YOUR TASK: From the line with "cad_parts[node].hide_render = cad_parts[node].hide_viewport" through the final line, transcribe the material below character for character; include no other lines.

INFORMATION PROVIDED:
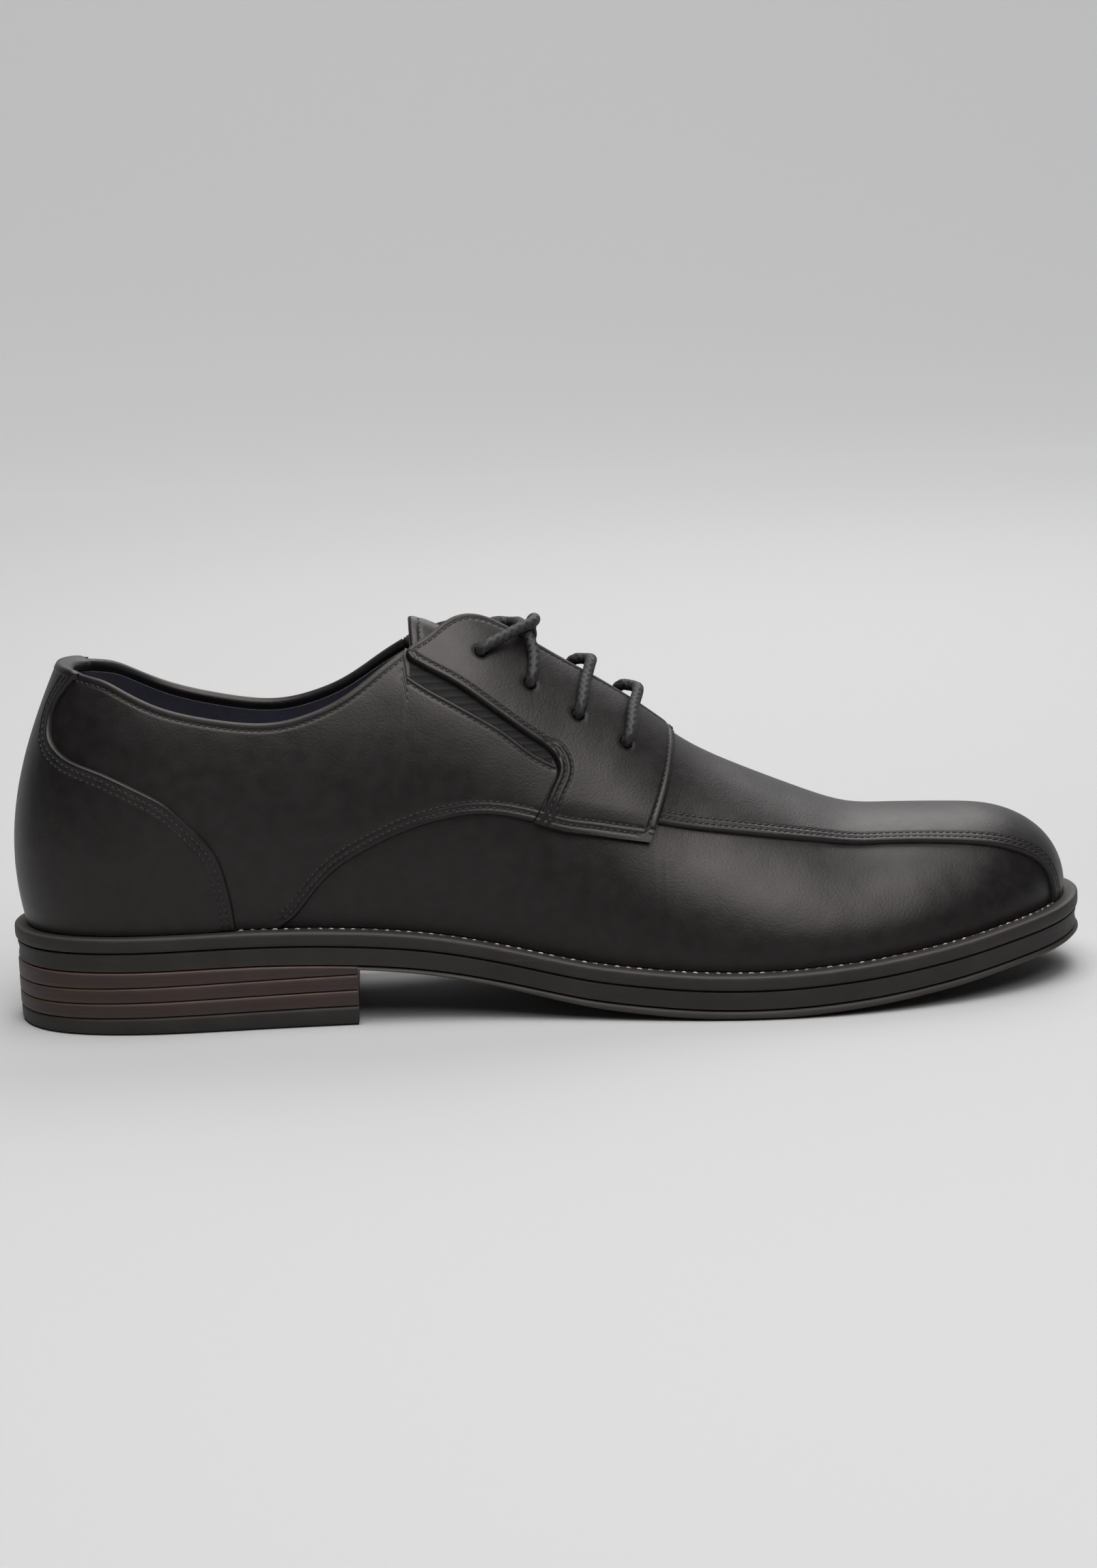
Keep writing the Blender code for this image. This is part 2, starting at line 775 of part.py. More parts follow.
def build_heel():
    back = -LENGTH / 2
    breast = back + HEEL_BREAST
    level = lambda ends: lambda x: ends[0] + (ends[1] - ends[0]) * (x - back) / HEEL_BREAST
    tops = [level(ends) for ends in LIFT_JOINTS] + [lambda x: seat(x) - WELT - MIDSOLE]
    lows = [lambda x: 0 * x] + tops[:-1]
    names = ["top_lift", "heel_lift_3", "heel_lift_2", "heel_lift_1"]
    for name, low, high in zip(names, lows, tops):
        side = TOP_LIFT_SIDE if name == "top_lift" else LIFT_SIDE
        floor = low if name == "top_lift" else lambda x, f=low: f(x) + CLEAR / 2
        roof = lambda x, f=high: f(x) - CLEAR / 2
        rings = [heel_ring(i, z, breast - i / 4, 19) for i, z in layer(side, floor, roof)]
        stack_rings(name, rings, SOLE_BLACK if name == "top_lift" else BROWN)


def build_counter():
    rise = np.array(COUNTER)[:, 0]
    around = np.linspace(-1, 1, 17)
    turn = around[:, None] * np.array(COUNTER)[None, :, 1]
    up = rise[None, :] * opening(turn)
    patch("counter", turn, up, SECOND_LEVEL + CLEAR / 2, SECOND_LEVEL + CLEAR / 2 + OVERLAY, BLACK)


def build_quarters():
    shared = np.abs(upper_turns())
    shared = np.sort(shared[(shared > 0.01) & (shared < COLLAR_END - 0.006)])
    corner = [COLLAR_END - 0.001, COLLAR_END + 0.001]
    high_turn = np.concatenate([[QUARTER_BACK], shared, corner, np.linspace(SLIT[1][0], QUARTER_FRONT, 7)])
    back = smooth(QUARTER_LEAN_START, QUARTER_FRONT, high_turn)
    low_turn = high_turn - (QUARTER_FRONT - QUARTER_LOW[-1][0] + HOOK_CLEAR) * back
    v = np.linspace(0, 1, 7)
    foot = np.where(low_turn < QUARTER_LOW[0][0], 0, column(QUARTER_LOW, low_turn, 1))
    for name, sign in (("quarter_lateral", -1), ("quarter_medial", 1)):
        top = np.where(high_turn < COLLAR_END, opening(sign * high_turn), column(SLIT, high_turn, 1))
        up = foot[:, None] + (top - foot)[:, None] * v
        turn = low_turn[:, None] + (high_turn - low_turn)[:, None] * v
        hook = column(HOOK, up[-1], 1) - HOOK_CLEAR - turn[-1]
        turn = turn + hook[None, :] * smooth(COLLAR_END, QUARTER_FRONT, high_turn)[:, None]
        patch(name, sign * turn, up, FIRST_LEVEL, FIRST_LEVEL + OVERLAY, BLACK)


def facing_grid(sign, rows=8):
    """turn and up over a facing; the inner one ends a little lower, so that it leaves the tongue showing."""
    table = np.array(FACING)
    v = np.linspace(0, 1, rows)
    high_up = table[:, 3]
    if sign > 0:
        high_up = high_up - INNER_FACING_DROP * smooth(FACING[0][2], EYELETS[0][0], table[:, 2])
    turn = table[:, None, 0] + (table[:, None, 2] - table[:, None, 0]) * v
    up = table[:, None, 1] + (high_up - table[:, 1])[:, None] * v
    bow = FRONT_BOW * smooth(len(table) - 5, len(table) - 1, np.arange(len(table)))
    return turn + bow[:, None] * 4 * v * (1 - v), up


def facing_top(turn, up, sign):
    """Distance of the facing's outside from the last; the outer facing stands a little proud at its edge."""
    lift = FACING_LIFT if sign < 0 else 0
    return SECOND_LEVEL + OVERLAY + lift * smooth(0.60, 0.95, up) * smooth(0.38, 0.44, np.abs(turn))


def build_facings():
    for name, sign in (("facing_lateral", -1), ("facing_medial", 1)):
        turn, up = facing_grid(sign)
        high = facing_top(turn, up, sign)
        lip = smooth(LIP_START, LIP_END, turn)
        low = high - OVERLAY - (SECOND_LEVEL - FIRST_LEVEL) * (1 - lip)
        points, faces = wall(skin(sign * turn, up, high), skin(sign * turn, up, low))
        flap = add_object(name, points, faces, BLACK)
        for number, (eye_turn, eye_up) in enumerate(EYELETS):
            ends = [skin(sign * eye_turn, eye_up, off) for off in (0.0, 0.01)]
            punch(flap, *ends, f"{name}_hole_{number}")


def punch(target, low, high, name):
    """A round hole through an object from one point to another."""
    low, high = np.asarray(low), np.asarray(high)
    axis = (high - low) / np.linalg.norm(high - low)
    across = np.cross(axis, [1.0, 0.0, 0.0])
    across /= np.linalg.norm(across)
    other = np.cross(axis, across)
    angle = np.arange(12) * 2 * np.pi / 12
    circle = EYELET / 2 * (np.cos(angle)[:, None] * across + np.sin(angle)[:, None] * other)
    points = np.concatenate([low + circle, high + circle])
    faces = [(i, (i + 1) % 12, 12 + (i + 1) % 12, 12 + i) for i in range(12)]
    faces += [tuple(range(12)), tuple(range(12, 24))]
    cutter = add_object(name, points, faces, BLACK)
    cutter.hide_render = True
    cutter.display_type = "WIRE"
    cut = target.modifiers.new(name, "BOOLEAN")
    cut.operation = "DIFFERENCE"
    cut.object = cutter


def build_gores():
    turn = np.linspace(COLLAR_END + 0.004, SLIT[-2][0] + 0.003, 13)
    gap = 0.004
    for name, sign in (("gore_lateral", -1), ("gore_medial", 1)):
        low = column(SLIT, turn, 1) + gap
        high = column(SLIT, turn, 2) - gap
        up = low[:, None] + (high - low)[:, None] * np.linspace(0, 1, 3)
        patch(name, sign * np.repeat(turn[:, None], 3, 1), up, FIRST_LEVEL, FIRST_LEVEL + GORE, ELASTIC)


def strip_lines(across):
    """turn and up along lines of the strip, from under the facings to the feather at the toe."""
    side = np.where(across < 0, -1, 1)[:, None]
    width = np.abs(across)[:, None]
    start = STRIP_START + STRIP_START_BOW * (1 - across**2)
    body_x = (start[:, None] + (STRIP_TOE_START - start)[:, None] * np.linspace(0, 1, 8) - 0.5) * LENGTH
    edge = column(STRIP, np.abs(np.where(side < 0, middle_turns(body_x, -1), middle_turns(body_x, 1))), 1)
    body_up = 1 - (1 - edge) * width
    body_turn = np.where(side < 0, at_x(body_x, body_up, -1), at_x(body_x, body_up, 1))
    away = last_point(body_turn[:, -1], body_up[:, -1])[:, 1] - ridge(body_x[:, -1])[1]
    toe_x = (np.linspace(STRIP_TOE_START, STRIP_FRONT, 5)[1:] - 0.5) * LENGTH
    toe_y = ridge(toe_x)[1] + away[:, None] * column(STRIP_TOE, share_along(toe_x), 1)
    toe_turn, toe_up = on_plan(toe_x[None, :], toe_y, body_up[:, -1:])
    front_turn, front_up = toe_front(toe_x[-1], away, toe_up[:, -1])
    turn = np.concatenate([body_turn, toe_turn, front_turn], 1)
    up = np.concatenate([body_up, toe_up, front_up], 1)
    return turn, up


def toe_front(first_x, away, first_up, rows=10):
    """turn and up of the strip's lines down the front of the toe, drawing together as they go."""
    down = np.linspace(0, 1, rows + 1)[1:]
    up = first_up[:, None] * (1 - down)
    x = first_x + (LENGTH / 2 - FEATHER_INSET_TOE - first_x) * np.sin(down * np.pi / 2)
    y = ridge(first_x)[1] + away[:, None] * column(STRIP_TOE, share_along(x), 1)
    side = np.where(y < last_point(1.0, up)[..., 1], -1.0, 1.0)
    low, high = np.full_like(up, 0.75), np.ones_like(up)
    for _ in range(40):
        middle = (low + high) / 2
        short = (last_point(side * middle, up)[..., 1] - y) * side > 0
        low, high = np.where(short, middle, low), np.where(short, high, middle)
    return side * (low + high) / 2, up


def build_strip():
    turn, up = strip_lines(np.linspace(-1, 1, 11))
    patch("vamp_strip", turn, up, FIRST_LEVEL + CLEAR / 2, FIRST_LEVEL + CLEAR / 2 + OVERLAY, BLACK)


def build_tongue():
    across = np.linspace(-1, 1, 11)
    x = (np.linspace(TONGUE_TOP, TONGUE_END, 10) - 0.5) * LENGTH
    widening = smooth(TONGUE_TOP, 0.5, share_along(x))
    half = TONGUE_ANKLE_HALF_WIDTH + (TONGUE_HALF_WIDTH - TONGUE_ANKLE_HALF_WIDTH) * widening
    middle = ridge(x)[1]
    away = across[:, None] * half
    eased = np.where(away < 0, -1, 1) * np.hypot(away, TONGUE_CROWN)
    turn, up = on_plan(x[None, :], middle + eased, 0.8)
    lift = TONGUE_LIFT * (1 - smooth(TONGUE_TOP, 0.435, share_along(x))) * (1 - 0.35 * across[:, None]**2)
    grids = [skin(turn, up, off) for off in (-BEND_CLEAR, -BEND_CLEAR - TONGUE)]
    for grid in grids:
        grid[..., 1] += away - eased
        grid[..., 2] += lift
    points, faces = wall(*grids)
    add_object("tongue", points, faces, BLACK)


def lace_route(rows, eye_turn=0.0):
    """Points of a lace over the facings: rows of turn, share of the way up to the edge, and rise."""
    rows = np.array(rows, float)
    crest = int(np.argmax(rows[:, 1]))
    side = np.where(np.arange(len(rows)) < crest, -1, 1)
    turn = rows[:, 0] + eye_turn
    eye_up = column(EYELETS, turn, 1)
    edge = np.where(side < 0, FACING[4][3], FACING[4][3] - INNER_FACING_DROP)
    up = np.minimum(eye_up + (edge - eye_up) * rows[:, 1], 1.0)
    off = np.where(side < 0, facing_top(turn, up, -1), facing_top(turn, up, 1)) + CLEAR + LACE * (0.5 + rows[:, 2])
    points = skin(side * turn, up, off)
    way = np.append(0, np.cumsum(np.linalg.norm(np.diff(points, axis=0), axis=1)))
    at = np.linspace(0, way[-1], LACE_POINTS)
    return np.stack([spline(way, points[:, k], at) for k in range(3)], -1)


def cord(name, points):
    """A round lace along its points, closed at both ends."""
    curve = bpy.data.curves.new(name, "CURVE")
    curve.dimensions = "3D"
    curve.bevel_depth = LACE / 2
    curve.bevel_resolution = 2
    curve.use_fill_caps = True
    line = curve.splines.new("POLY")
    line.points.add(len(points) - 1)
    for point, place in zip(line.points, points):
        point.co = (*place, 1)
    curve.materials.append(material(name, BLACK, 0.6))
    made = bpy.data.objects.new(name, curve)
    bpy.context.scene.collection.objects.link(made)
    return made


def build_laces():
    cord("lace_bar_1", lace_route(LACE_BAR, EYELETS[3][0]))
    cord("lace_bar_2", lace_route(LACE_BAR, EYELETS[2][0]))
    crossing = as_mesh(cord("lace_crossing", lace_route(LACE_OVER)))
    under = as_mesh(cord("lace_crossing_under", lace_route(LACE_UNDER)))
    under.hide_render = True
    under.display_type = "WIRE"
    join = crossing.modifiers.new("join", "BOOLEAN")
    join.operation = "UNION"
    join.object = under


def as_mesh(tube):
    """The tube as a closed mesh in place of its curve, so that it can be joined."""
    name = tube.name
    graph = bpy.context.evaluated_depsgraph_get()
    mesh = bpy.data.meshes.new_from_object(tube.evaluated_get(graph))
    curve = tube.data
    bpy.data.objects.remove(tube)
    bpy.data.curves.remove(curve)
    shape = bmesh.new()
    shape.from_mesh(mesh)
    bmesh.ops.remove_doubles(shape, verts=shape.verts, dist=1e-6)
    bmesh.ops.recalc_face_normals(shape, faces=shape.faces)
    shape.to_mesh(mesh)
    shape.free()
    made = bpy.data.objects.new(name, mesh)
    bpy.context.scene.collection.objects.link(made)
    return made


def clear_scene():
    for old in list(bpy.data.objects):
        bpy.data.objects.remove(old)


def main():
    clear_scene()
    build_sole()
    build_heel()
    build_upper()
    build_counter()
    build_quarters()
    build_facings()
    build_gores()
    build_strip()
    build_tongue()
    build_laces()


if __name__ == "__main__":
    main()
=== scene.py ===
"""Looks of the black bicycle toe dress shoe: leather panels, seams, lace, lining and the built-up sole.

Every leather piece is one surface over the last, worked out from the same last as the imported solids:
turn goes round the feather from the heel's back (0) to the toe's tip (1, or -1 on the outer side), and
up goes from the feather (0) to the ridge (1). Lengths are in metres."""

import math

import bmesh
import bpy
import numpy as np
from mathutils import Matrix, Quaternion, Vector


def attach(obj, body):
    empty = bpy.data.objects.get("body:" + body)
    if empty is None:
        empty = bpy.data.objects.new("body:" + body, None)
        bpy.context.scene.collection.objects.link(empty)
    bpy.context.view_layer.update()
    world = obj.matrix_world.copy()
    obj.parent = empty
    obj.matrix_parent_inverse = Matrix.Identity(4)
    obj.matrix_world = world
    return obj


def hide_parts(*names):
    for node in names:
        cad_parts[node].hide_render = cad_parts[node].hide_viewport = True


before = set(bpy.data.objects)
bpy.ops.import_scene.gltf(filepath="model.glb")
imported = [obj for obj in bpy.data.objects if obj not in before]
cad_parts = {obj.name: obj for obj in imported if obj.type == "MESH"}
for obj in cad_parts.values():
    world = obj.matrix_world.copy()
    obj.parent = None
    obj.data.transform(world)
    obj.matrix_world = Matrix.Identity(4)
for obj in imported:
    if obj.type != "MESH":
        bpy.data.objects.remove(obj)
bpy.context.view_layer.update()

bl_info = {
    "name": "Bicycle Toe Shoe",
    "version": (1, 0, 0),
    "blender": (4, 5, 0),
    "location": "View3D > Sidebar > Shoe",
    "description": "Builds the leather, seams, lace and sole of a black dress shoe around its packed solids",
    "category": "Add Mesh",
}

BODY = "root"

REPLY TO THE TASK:
        cad_parts[node].hide_render = cad_parts[node].hide_viewport = True


before = set(bpy.data.objects)
bpy.ops.import_scene.gltf(filepath="model.glb")
imported = [obj for obj in bpy.data.objects if obj not in before]
cad_parts = {obj.name: obj for obj in imported if obj.type == "MESH"}
for obj in cad_parts.values():
    world = obj.matrix_world.copy()
    obj.parent = None
    obj.data.transform(world)
    obj.matrix_world = Matrix.Identity(4)
for obj in imported:
    if obj.type != "MESH":
        bpy.data.objects.remove(obj)
bpy.context.view_layer.update()

bl_info = {
    "name": "Bicycle Toe Shoe",
    "version": (1, 0, 0),
    "blender": (4, 5, 0),
    "location": "View3D > Sidebar > Shoe",
    "description": "Builds the leather, seams, lace and sole of a black dress shoe around its packed solids",
    "category": "Add Mesh",
}

BODY = "root"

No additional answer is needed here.